Common Limitations and Pitfalls

  • Simplified assumptions: calculators typically assume Gaussian PSF, uniform background, and perfect tracking—real-world effects (trailing, clouds, gradients) will change results.
  • Throughput uncertainty: unknown losses can cause overoptimistic SNR predictions. Measure with photometric standards when possible.
  • Magnitude-to-flux conversions depend on filter bandpass; ensure the calculator’s assumed band matches your filters.
  • Read noise depends on readout mode; many cameras have multiple modes (high-gain, low-noise, fast readout) — pick the correct one.
  • Stacking non-linearities: if sensor has non-linear response near full-well, simple addition of frames may be inaccurate.
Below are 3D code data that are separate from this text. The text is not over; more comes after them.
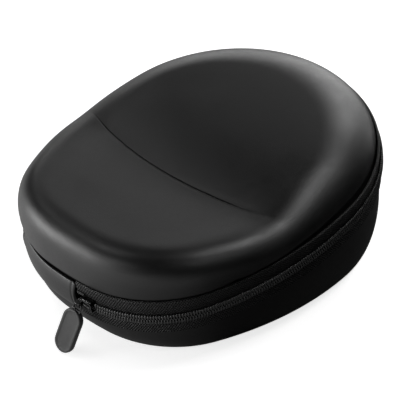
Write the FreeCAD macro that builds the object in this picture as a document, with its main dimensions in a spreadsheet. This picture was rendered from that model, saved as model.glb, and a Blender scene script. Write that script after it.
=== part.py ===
import FreeCAD, Part
import math
import os
import Sketcher

# Semi-rigid headphone carrying case: an egg-shaped clamshell with a zip all round, a leather
# hinge at the narrow end and a zip puller that hangs beside the hinge.
#
# World frame: origin on the ground under the middle of the case, +X to the broad end, +Z up.
# Zip frame: the zip lies in a plane that rises toward the broad end. u runs along the length,
# v across and w square to that plane. Most pieces are drawn in the zip frame, and one
# placement carries them into the world frame.

os.makedirs("parts", exist_ok=True)
doc = FreeCAD.newDocument("headphone_case")
V = FreeCAD.Vector
GLIDE = 0.05          # clearance round a piece that lies in a groove
GLUE = 0.2            # glue film between two layers of a shell

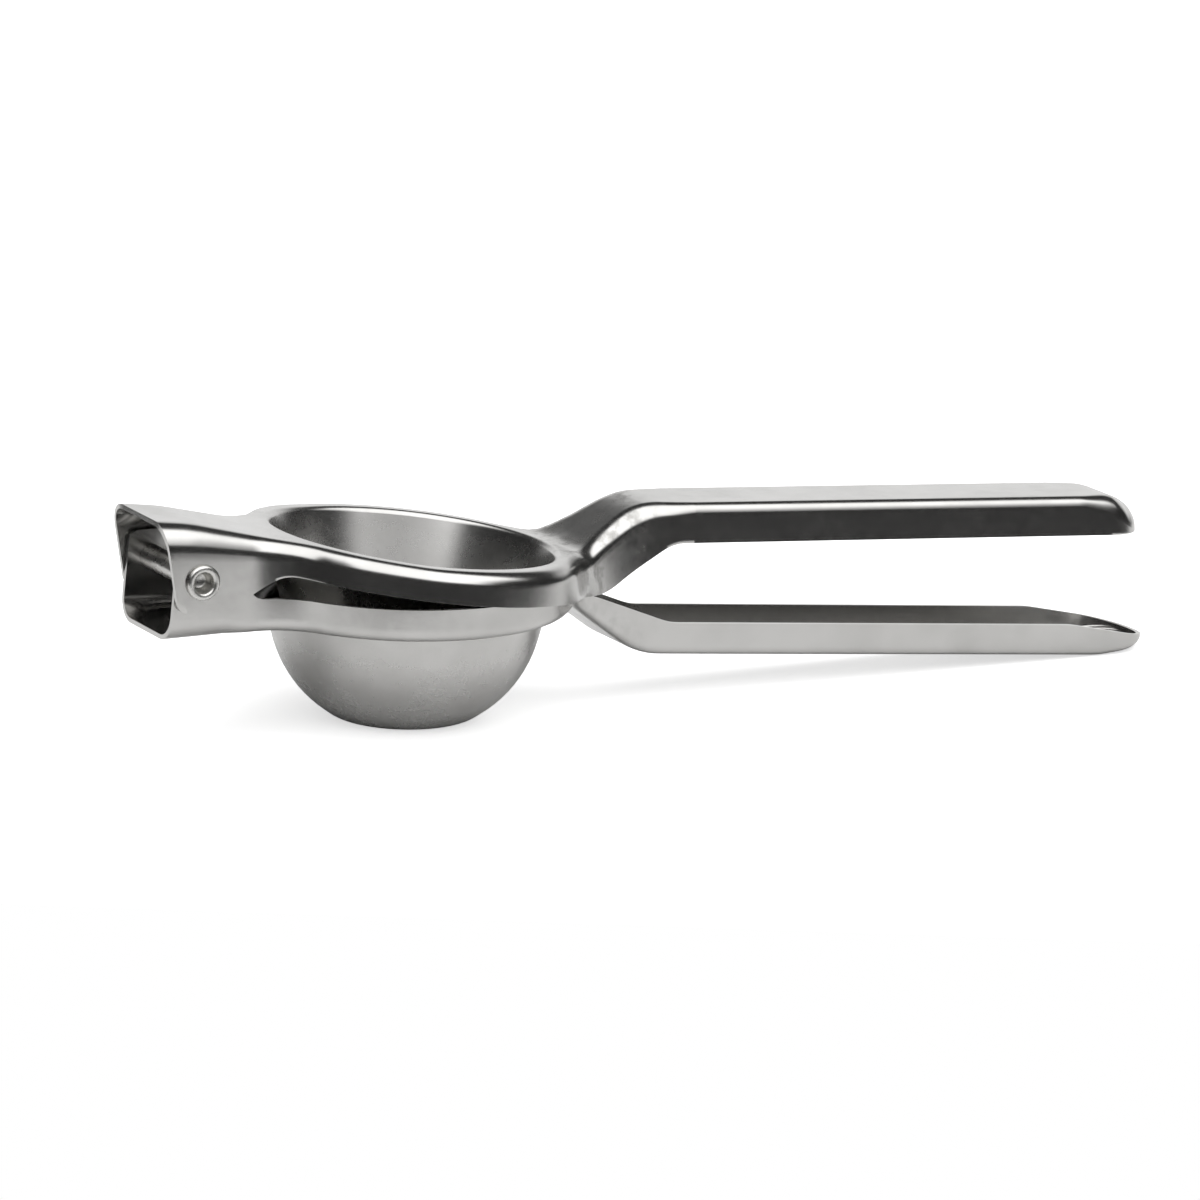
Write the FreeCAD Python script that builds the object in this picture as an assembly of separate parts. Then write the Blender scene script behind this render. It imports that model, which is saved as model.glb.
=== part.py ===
"""Hinged lemon squeezer: two steel stampings that turn on one rivet.

Millimetres, +Z up. The origin is the centre of the strainer bowl's flat
underside, +X runs along the handles and -Y is the side with the rolled end
of the rivet. The part is drawn closed, as it lies on a table.
"""
import FreeCAD, Part
import math
import os
from FreeCAD import Vector

# Sheet that both arms are stamped from
SHEET = 0.9
SKIN_EDGE_RADIUS = 2.0
SIDE_CLEARANCE = 0.2
NECK_RADIUS = 8.0
HANDLE_NECK_RADIUS = 9.0
TIP_FLAT = 1.2

# Hinge pin and its rivet
PIN_BEHIND_BOWL = 47.8
PIN_HEIGHT = 32.1
SHANK_RADIUS = 2.25
SHANK_CLEARANCE = 0.05
HEAD_RADIUS = 3.3
HEAD_HEIGHT = 0.9
HEAD_CLEARANCE = 0.1
RING_TUBE_RADIUS = 0.65
RECESS_RADIUS = 1.5
RECESS_DEPTH = 3.0
CLOSED_TILT = 6.0

# Lower arm, from above
LOWER_RIM_RADIUS = 31.8
LOWER_HANDLE_WIDTH = 17.7
HINGE_CHANNEL_WIDTH = 22.4
LOWER_REACH = 162.4

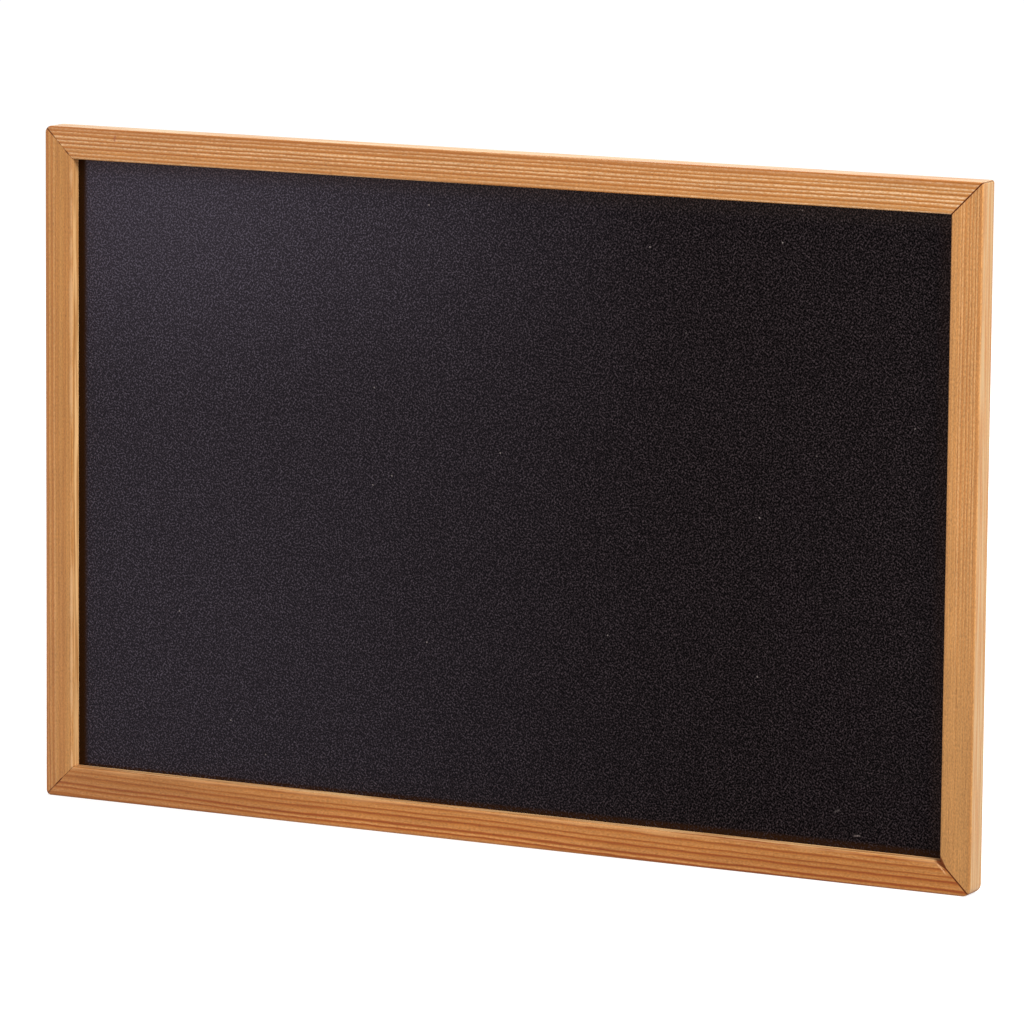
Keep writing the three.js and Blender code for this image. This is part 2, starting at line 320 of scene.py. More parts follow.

Practical Tips to Improve Imaging Based on Calculator Output

  • If read noise dominates: increase exposure time per frame (fewer reads), use binning, or switch to a low-read-noise mode.
  • If sky background dominates: use narrower filters (narrowband for emission nebulae), image from darker sites, or shorten exposures and increase total integration if tracking/guiding is an issue.
  • To reach faint surface brightness levels: prioritize total integrated time and good flat-fielding; use the calculator to estimate how long to reach target SNR per arcsec².
  • Verify with test exposures: take a few real exposures and compare measured SNR and counts to the calculator’s predictions; adjust inputs accordingly.

Summary

Ron Wodaski’s CCD Calculator is useful for predicting SNR, guiding exposure planning, and understanding the contributions of different noise sources in CCD imaging. It’s as accurate as the inputs you provide—sensor specs, optical throughput, and realistic sky/target parameters. Use it iteratively: measure real performance, update inputs, and refine your imaging strategy to get the best results.